EXERCISE TASK
For this exercise, return only the lines from the line containing "Continue the three.js" through the line containing "return unit(upper_point(u +", both ends included, exactly as they are.

┌─ GIVEN RECORDS

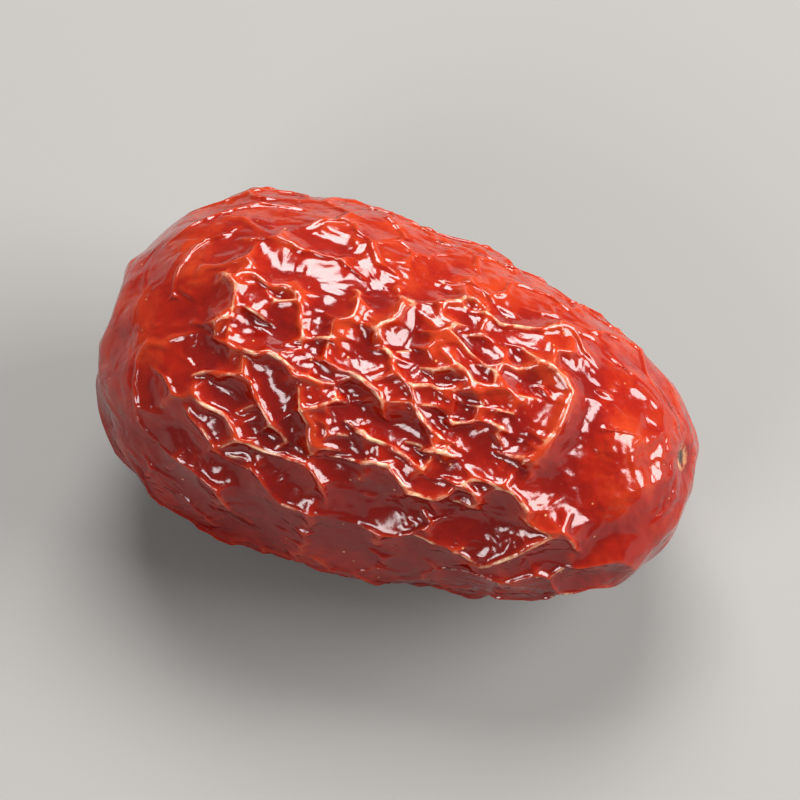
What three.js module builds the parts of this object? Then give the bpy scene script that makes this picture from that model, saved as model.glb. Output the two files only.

└─
┌─ GIVEN RECORDS

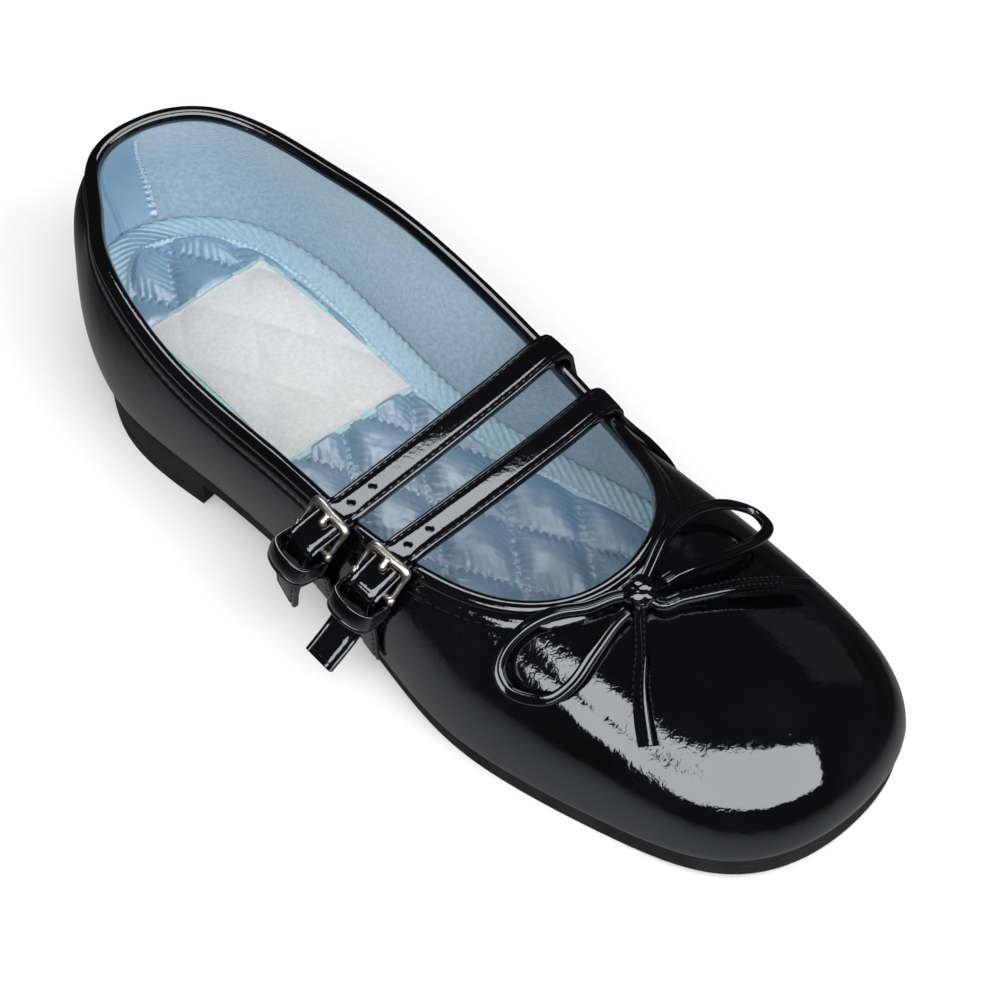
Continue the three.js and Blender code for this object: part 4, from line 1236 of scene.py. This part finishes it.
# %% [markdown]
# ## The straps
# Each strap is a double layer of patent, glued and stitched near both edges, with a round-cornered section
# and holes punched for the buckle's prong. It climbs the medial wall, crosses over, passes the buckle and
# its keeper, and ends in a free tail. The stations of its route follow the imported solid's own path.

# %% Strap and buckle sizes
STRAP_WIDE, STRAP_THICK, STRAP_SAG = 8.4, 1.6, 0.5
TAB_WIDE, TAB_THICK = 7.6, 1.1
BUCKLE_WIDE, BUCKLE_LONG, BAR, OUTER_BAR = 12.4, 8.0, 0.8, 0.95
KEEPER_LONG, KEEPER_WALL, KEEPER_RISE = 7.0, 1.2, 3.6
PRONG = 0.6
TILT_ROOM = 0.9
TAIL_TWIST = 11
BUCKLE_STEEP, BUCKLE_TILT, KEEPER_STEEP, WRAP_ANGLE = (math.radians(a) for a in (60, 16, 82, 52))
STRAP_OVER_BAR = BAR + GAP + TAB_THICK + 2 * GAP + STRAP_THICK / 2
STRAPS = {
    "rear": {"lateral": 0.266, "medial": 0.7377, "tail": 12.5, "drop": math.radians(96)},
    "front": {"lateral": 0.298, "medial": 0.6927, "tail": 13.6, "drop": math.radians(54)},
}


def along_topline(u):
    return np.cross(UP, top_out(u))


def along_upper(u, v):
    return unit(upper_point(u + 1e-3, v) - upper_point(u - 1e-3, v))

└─

PROBLEM SOLUTION
Continue the three.js and Blender code for this object: part 4, from line 1236 of scene.py. This part finishes it.
# %% [markdown]
# ## The straps
# Each strap is a double layer of patent, glued and stitched near both edges, with a round-cornered section
# and holes punched for the buckle's prong. It climbs the medial wall, crosses over, passes the buckle and
# its keeper, and ends in a free tail. The stations of its route follow the imported solid's own path.

# %% Strap and buckle sizes
STRAP_WIDE, STRAP_THICK, STRAP_SAG = 8.4, 1.6, 0.5
TAB_WIDE, TAB_THICK = 7.6, 1.1
BUCKLE_WIDE, BUCKLE_LONG, BAR, OUTER_BAR = 12.4, 8.0, 0.8, 0.95
KEEPER_LONG, KEEPER_WALL, KEEPER_RISE = 7.0, 1.2, 3.6
PRONG = 0.6
TILT_ROOM = 0.9
TAIL_TWIST = 11
BUCKLE_STEEP, BUCKLE_TILT, KEEPER_STEEP, WRAP_ANGLE = (math.radians(a) for a in (60, 16, 82, 52))
STRAP_OVER_BAR = BAR + GAP + TAB_THICK + 2 * GAP + STRAP_THICK / 2
STRAPS = {
    "rear": {"lateral": 0.266, "medial": 0.7377, "tail": 12.5, "drop": math.radians(96)},
    "front": {"lateral": 0.298, "medial": 0.6927, "tail": 13.6, "drop": math.radians(54)},
}


def along_topline(u):
    return np.cross(UP, top_out(u))


def along_upper(u, v):
    return unit(upper_point(u + 1e-3, v) - upper_point(u - 1e-3, v))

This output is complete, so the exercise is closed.